Une incertitude qui ne contredit pas toutefois la tendance selon laquelle l’économie chinoise «tourne à nouveau». La reprise de la consommation intérieure est un indice relevé par Jean-François Di Meglio qui indique celle-ci est fortement «digitalisée». Représentant un «accélérateur de rebond», «la digitalisation considérable de l’économie chinoise» a permis de faire face plus rapidement à la crise, contrairement aux économies occidentales plus dépendantes de la consommation:
«En termes de consommation, l’économie chinoise est ventilée très différemment de la nôtre. C’est une économie avant tout d’investissement, dans laquelle la consommation représente entre 20 et 30% de la croissance, par opposition à 50-60% chez nous, et où la consommation ne représente pas 30% du PIB alors que chez nous, ça peut être 60- 70 %.»
Autre raison décisive, le poids de l’État dans l’économie chinoise. Depuis la crise, en Occident, l’État a tenté de reprendre la maîtrise de l’économie, avec l’injection massive de liquidités, des subventions massives aux secteurs en difficultés, avec l’exemple du chômage partiel en France.
«En Chine, l’État est déjà présent dans l’économie. Donc il dispose de tous les leviers pour relancer l’économie et il le fait.»
Il cite ainsi d’importants programmes d’investissements et de grands travaux. Mais attention, il s’agit pour la Chine de chiffres «légèrement inférieurs à ce qu’on aurait pu attendre», relève le président d’Asia Centre, qui s’attendait à 5,5% de croissance au troisième trimestre. Car ce qui est une force dans cette crise, l’étatisation et la planification, lui donnent «une capacité à réagir» mais cela peut devenir une limite. En effet, cela ne lui procure pas non plus «une élasticité aussi forte que ce que l’on peut observer dans l’économie américaine».
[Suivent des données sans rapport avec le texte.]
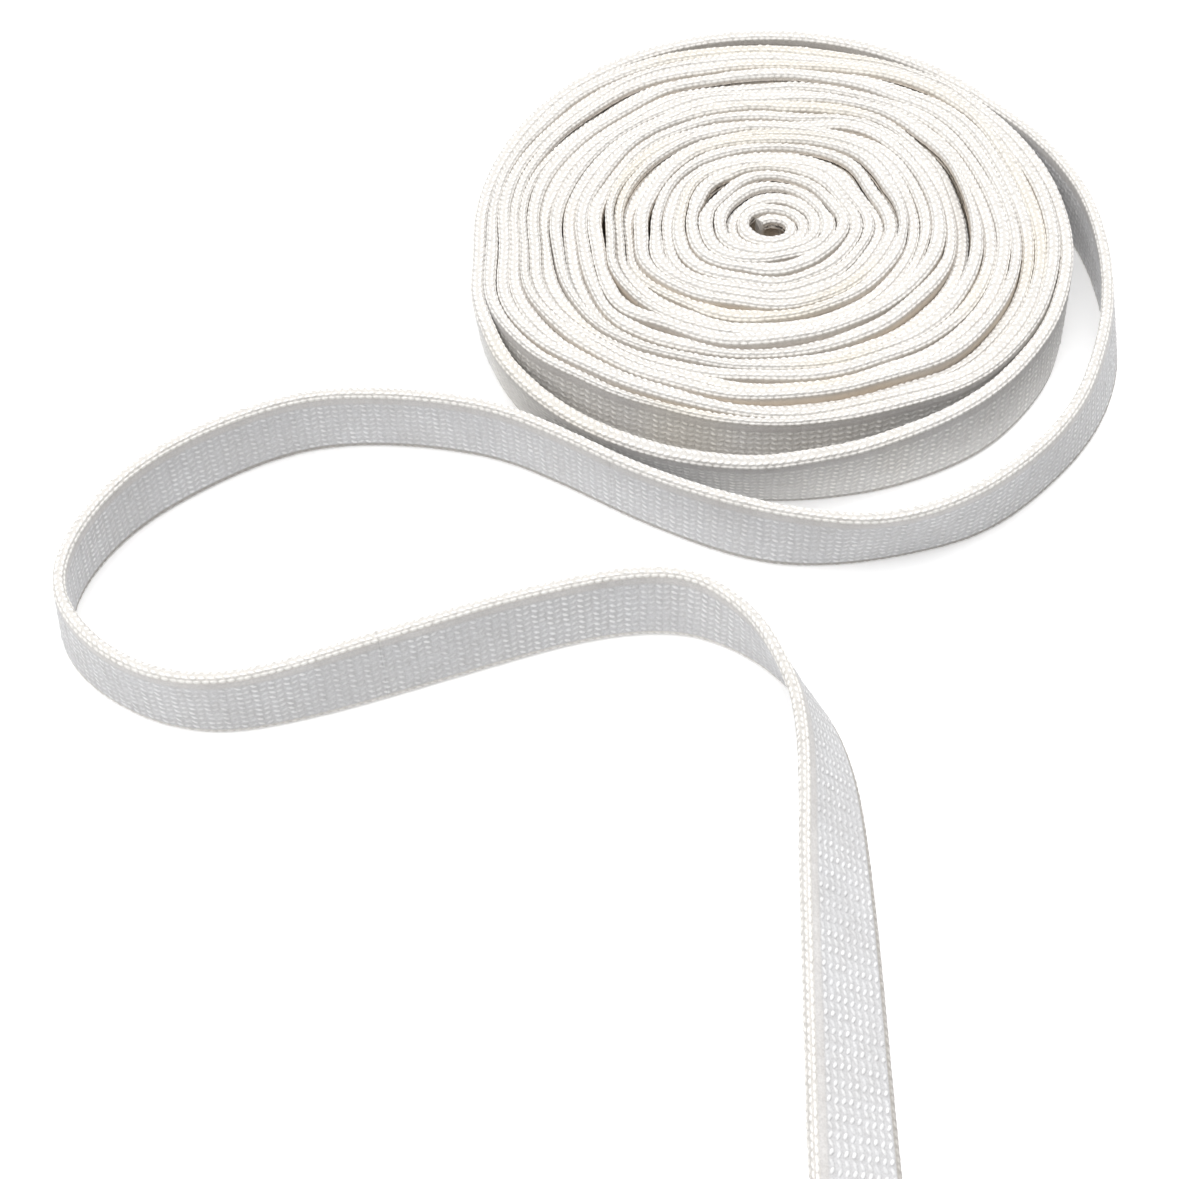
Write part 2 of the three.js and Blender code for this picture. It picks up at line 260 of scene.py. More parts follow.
def stripMesh(name, run, first, last, fineFrom=0, fineTo=allLines):
    # a stretch of webbing, its lines from fineFrom to fineTo meshed knot by knot
    whole = fineTo - fineFrom >= allLines
    every = coarse["every"]
    last = first + (last - first) // every * every
    rows = np.arange(first, last + 1)
    lines = np.arange(fineFrom, fineTo + (0 if whole else 1))
    point = surface(run, rows, lines % allLines)
    shades = shadesAt(run, rows, lines % allLines)
    count = len(lines)
    ids = np.arange(len(rows) * count).reshape(len(rows), count)
    if whole:
        ids = np.concatenate([ids, ids[:, :1]], 1)
    points = [point.reshape(-1, 3)]
    shade = {k: [v.reshape(-1)] for k, v in shades.items()}
    vertexAlong = [np.repeat(run["along"][rows], count)]
    vertexRound = [np.tile(lines * 1.0, len(rows))]
    polygons = [quadsOf(ids)]
    startRing = ids[0, :count]
    endRing = ids[-1, :count]
    if not whole:
        low, high = coarse["faceLines"]
        coarseFrom = fineTo + coarse["clear"]
        coarseTo = fineFrom + allLines - coarse["clear"]
        innerFoot = lastTopLine + faceLines
        kept = [innerFoot - high, innerFoot - low]
        kept += [innerFoot + i for i in range(1, edgeLines, 2)]
        kept += [allLines + low, allLines + high]
        kept = [line for line in kept if coarseFrom < line < coarseTo]
        kept = np.array([coarseFrom, *kept, coarseTo])
        few = rows[::every]
        wideShades = shadesAt(run, few, kept % allLines)
        flat = surface(run, few, kept % allLines, relief=False)
        base = len(rows) * count
        grid = base + np.arange(len(few) * len(kept)).reshape(len(few), len(kept))
        points.append(flat.reshape(-1, 3))
        for k, v in wideShades.items():
            shade[k].append(v.reshape(-1))
        vertexAlong.append(np.repeat(run["along"][few], len(kept)))
        vertexRound.append(np.tile(kept * 1.0, len(few)))
        polygons.append(quadsOf(grid))
        innerEdge = ids[:, -1]
        outerEdge = ids[:, 0]
        starts = np.arange(len(few) - 1) * every
        fan = [innerEdge[starts + i] for i in range(every + 1)]
        polygons.append(np.stack([grid[1:, 0], *fan[::-1], grid[:-1, 0]], -1)[:, ::-1])
        fan = [outerEdge[starts + i] for i in range(every + 1)]
        polygons.append(np.stack([grid[:-1, -1], *fan, grid[1:, -1]], -1))
        startRing = np.concatenate([startRing, grid[0]])
        endRing = np.concatenate([endRing, grid[-1]])
    caps = [startRing[::-1], endRing]
    shade = {k: np.concatenate(v) for k, v in shade.items()}
    place = (np.concatenate(vertexAlong), np.concatenate(vertexRound))
    return buildMesh(name, np.concatenate(points), polygons, caps, shade, *place)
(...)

«Ce qu’on observe aux 2e et 3e trimestres, par opposition à tout ce qui avait précédé immédiatement à la pandémie, c’est un retour à une forme d’économie chinoise semblable à ce qu’on avait il y a 4 ou 5 ans, c’est-à-dire une machine à exporter, avec une très forte part des exportations dans la croissance. Évidemment pas en direction des USA comme c’était le cas auparavant, avec la guerre commerciale, mais des exportations vers l’Union européenne et vers toute l’Asie.»